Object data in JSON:

________

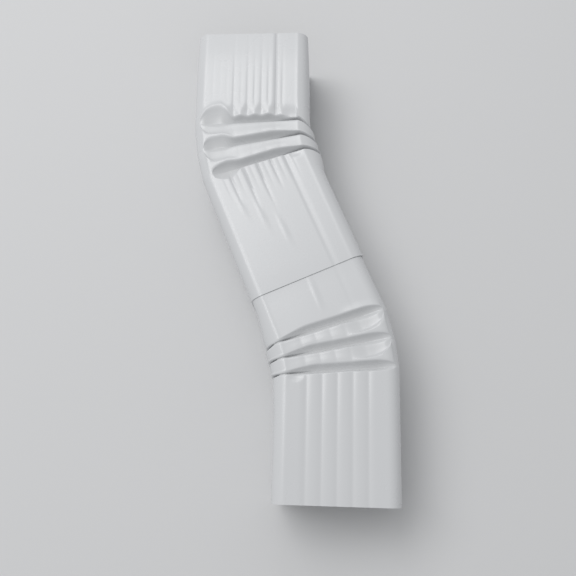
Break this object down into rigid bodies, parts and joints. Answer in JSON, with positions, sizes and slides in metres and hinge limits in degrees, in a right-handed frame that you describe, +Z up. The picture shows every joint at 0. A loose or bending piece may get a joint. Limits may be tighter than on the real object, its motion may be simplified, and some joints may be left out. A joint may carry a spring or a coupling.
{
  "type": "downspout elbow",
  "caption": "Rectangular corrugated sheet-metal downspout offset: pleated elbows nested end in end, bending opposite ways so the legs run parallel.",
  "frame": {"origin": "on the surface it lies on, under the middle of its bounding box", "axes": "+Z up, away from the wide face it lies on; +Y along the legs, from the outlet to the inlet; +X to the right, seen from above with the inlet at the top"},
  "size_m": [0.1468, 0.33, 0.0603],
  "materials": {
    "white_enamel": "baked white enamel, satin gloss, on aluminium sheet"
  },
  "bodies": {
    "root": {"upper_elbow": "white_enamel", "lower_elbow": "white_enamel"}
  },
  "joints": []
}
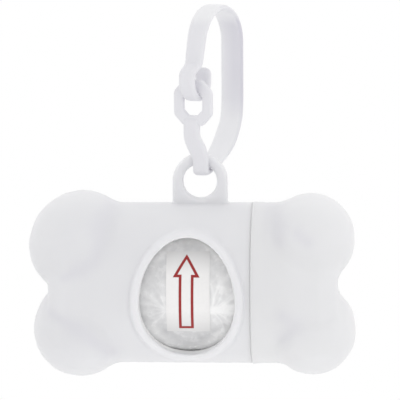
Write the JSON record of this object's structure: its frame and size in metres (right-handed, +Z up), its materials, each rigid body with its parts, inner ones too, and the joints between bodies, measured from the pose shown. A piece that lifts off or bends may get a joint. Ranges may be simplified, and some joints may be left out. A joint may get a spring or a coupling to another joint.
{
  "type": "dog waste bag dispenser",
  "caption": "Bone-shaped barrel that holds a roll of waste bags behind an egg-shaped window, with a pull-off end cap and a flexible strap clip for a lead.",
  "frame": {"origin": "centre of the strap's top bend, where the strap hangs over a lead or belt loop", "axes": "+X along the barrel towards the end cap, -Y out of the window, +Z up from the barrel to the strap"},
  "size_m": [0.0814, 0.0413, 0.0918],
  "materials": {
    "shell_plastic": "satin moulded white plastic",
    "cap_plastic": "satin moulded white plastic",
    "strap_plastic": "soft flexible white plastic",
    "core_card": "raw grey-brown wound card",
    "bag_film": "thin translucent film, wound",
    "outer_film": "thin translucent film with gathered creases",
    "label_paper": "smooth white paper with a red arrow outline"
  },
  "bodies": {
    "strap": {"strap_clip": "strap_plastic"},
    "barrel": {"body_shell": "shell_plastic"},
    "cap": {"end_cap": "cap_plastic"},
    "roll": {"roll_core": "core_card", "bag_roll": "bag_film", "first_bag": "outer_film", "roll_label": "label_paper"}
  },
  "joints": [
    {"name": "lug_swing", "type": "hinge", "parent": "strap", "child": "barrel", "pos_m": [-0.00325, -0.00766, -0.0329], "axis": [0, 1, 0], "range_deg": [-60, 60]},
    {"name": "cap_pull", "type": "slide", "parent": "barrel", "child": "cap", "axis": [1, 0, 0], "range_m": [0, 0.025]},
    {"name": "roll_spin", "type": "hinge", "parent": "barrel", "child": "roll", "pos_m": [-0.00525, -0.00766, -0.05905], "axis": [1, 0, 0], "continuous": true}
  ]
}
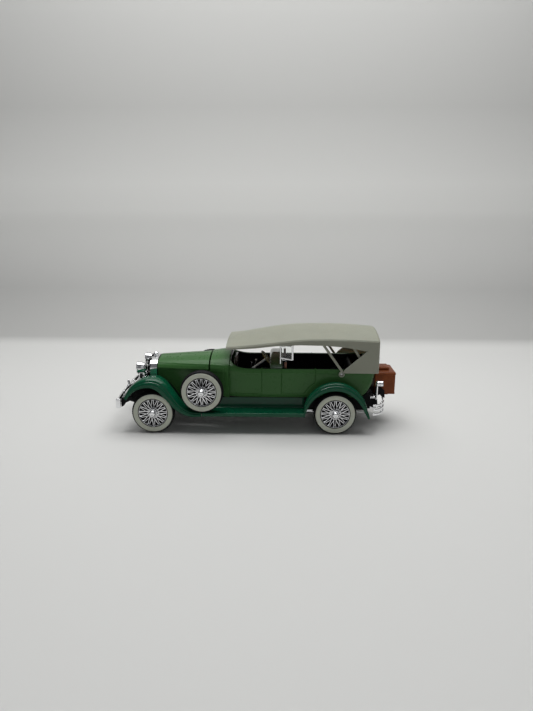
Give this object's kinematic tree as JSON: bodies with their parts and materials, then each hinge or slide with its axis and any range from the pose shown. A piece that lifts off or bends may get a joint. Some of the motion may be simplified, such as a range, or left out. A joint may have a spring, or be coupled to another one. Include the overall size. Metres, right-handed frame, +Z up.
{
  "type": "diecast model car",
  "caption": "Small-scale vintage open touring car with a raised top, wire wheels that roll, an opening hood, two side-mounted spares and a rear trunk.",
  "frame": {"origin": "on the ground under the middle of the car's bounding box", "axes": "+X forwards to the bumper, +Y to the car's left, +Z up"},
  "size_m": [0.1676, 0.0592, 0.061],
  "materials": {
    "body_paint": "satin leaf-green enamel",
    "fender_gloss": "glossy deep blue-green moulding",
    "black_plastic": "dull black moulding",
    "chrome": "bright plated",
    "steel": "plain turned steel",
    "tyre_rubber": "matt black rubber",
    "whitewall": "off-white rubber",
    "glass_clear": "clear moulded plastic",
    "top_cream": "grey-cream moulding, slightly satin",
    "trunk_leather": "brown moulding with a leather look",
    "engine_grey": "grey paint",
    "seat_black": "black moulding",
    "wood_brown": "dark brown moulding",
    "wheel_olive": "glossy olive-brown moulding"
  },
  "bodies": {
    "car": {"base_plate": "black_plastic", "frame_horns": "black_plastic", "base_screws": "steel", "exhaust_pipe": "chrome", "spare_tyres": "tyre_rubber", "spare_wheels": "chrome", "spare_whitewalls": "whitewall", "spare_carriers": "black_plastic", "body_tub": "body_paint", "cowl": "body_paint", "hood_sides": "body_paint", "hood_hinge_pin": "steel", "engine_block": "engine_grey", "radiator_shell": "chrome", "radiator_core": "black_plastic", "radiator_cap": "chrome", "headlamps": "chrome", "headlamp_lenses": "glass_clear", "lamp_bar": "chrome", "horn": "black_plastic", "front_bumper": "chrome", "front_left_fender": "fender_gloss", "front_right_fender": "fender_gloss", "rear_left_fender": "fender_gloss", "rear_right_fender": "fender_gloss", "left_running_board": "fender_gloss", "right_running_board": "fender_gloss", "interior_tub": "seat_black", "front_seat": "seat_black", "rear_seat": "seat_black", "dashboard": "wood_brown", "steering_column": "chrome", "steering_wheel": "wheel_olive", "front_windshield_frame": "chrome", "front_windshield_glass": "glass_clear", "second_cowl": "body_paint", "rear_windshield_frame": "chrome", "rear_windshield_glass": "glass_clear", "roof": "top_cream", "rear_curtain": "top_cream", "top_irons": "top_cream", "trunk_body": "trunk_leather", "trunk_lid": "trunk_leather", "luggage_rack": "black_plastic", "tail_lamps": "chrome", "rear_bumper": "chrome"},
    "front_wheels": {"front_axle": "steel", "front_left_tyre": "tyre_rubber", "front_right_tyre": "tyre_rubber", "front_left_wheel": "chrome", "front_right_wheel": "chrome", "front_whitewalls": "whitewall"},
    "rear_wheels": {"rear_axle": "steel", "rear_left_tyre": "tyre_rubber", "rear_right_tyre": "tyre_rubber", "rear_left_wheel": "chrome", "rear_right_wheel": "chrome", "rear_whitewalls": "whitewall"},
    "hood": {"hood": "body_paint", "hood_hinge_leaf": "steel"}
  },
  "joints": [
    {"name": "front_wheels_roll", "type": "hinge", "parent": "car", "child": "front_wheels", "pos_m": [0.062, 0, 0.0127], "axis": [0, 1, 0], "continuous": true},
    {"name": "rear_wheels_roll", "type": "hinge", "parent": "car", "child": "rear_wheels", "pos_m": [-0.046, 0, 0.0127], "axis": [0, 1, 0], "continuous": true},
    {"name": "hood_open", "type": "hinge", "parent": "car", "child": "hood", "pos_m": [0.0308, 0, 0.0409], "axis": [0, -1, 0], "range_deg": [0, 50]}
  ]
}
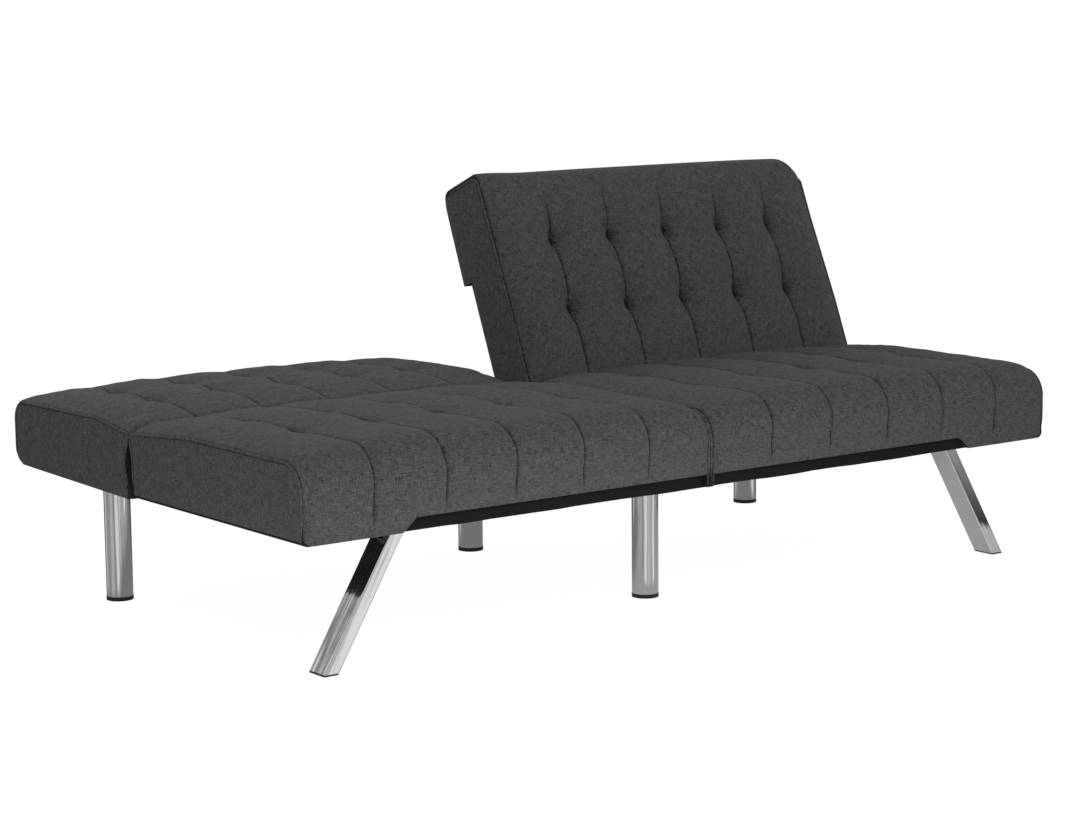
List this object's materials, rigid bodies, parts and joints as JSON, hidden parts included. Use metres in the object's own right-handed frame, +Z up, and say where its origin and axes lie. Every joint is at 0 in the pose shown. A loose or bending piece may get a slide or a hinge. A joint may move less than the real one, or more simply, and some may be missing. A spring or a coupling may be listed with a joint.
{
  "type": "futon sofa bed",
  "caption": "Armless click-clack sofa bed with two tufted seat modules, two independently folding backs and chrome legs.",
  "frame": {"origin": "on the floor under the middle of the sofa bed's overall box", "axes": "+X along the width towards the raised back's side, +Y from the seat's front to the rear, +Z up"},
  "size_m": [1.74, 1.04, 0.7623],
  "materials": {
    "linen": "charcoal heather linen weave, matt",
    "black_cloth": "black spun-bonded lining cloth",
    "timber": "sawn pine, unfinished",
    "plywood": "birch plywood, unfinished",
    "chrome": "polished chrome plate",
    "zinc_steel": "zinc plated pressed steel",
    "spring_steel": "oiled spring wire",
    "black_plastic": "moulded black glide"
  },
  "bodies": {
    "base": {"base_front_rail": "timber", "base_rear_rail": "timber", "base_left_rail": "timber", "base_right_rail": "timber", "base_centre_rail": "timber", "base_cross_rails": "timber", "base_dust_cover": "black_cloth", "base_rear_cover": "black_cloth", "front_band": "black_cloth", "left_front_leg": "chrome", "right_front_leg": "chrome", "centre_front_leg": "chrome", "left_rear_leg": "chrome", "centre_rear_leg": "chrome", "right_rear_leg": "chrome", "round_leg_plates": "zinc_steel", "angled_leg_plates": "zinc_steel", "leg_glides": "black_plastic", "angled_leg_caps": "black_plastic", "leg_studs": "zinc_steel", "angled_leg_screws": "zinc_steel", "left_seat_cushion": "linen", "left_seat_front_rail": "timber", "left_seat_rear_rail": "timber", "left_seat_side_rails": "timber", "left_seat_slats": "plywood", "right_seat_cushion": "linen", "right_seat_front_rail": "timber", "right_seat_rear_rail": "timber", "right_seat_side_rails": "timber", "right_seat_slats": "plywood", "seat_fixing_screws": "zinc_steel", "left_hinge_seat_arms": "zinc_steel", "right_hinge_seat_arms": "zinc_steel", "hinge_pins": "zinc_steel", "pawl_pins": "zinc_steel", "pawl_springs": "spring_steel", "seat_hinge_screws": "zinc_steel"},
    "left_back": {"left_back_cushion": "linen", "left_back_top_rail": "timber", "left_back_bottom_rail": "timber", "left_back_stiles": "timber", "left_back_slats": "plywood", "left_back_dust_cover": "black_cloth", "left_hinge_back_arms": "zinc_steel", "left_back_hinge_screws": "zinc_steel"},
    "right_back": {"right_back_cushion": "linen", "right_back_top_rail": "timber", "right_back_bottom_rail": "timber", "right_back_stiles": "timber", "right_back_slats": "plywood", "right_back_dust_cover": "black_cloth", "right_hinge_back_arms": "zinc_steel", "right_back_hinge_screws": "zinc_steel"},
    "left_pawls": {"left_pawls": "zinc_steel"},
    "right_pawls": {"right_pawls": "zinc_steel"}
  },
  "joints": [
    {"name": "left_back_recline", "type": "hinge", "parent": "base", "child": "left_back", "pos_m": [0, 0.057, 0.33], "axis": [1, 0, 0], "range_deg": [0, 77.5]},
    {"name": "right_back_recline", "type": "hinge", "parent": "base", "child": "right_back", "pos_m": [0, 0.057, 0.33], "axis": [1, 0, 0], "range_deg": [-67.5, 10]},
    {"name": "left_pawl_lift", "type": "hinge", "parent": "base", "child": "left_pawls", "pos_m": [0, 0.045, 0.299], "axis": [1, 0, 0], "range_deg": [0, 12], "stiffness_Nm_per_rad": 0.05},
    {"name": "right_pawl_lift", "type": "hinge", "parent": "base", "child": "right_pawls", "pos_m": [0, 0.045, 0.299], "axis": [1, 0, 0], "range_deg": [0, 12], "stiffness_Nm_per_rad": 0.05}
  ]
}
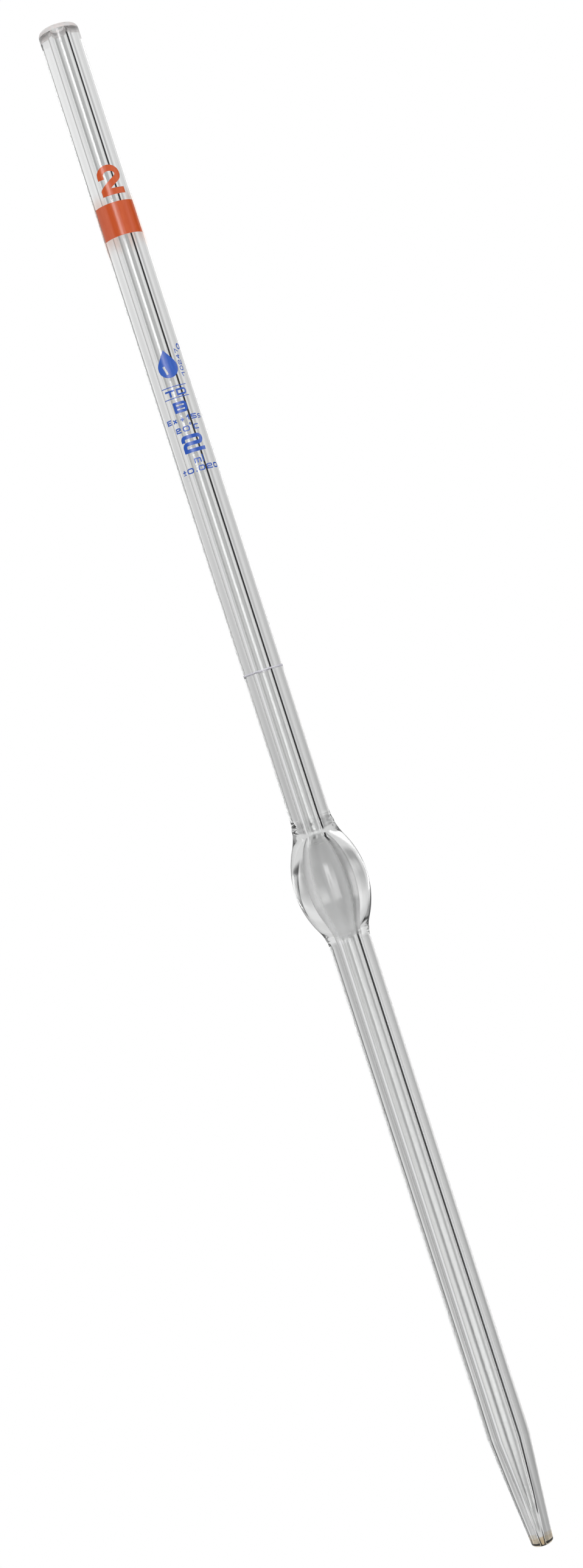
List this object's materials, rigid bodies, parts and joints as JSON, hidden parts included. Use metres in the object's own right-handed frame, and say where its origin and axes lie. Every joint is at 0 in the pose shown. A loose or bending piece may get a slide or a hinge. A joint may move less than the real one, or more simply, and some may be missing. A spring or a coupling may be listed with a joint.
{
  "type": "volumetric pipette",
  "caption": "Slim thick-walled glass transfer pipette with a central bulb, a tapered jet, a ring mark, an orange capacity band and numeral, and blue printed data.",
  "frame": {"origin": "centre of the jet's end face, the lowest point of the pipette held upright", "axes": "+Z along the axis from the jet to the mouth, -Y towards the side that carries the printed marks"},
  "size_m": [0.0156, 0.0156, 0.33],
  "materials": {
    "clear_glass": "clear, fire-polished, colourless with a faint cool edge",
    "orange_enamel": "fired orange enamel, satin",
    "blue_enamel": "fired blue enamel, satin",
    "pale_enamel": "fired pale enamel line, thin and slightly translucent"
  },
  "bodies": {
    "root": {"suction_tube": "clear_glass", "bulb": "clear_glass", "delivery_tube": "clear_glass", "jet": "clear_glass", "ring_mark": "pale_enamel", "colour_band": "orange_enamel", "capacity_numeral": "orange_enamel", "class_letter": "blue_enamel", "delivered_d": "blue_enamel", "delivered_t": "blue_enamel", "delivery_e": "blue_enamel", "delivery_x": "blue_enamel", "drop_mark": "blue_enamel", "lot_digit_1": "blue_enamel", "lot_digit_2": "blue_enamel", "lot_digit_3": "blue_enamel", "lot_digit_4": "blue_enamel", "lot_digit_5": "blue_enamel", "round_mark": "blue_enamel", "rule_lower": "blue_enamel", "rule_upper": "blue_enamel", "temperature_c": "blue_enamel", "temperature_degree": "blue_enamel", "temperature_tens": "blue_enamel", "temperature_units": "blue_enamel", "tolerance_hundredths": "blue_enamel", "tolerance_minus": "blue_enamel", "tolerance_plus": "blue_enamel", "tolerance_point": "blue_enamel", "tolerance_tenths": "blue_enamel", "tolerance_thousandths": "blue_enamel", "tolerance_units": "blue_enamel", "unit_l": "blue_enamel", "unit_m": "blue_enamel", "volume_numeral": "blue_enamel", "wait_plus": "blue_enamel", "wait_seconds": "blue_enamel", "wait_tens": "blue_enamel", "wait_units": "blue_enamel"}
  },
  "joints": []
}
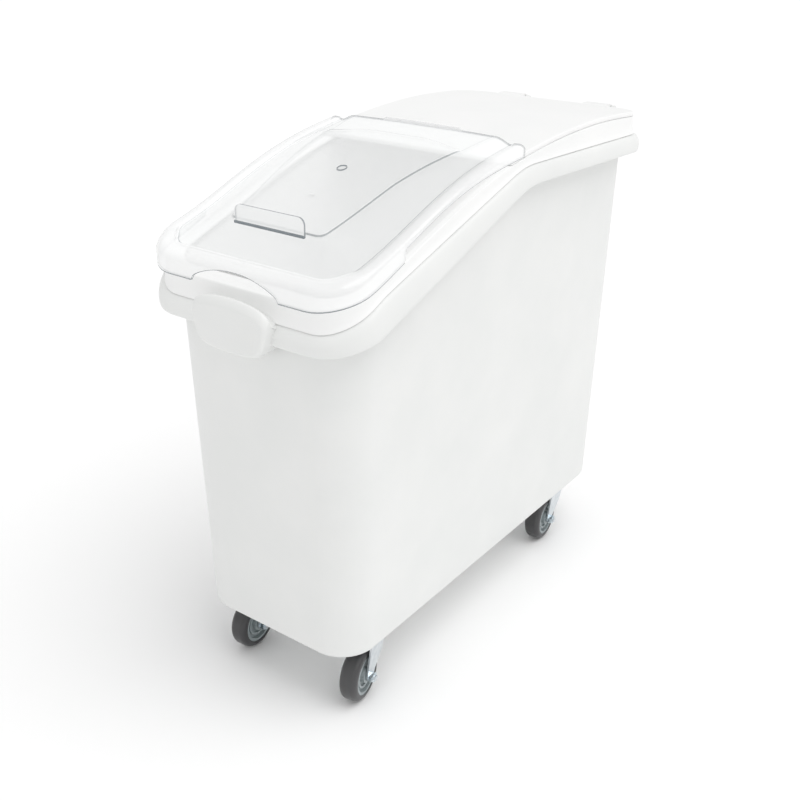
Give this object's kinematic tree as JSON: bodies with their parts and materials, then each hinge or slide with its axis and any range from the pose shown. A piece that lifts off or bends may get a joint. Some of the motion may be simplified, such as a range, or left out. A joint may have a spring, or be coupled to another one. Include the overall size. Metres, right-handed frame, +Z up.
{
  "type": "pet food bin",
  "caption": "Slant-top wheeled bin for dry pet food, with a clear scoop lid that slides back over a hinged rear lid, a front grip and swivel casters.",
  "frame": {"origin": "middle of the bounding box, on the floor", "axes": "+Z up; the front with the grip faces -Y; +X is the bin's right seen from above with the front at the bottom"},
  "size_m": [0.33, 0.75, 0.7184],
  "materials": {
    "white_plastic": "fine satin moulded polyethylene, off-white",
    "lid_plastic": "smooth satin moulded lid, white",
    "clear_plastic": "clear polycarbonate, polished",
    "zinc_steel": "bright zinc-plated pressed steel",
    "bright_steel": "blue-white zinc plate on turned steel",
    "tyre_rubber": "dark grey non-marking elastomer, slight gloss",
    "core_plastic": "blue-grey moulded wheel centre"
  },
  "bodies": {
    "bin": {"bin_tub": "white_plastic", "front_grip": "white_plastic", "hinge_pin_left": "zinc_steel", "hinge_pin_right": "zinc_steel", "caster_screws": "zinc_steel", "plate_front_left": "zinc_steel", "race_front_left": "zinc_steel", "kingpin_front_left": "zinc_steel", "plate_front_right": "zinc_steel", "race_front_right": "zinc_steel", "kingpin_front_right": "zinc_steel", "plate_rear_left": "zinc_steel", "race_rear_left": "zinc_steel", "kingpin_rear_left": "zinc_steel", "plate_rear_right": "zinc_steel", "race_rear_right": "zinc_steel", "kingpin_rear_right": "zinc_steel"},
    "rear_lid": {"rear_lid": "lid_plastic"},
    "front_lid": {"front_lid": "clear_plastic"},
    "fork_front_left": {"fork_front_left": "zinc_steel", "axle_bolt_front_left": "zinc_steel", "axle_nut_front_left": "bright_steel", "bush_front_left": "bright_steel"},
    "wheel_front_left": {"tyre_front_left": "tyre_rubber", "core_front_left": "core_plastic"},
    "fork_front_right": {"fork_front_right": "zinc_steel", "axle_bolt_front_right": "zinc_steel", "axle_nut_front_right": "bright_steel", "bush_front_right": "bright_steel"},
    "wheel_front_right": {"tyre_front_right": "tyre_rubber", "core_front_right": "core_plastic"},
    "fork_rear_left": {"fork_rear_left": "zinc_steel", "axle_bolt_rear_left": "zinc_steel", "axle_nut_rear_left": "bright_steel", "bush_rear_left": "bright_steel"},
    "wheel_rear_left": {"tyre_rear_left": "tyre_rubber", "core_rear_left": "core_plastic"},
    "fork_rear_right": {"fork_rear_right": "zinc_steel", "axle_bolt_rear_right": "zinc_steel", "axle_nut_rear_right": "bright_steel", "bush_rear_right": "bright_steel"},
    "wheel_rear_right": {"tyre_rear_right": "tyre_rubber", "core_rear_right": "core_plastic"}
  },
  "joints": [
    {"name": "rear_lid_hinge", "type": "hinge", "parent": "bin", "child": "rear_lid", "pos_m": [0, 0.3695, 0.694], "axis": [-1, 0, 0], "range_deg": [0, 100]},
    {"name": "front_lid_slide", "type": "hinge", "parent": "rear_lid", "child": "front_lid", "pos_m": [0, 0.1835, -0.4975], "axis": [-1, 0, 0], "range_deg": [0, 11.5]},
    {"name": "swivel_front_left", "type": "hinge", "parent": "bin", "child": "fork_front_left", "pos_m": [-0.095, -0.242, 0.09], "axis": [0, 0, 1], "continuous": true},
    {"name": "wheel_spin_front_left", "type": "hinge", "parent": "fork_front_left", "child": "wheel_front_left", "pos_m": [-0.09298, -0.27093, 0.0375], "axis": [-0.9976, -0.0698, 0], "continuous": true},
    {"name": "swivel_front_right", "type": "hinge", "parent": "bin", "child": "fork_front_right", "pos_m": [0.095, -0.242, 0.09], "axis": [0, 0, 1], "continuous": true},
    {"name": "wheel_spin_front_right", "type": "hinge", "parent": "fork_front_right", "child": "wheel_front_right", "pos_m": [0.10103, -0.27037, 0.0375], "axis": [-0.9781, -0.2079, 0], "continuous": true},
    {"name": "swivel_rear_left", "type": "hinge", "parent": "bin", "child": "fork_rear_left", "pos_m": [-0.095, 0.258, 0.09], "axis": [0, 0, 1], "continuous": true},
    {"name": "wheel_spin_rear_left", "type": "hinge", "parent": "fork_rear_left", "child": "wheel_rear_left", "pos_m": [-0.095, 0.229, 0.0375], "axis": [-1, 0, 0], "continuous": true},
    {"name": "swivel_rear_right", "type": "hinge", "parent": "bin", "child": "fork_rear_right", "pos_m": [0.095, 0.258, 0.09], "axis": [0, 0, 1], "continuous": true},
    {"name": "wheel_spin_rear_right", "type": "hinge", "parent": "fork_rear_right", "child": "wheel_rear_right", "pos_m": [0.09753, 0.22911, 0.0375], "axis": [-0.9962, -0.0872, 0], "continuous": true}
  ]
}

________

(Written request) Your task is to list each line of the records with the word "hidden".

(Output)
List this object's materials, rigid bodies, parts and joints as JSON, hidden parts included. Use metres in the object's own right-handed frame, +Z up, and say where its origin and axes lie. Every joint is at 0 in the pose shown. A loose or bending piece may get a slide or a hinge. A joint may move less than the real one, or more simply, and some may be missing. A spring or a coupling may be listed with a joint.
List this object's materials, rigid bodies, parts and joints as JSON, hidden parts included. Use metres in the object's own right-handed frame, and say where its origin and axes lie. Every joint is at 0 in the pose shown. A loose or bending piece may get a slide or a hinge. A joint may move less than the real one, or more simply, and some may be missing. A spring or a coupling may be listed with a joint.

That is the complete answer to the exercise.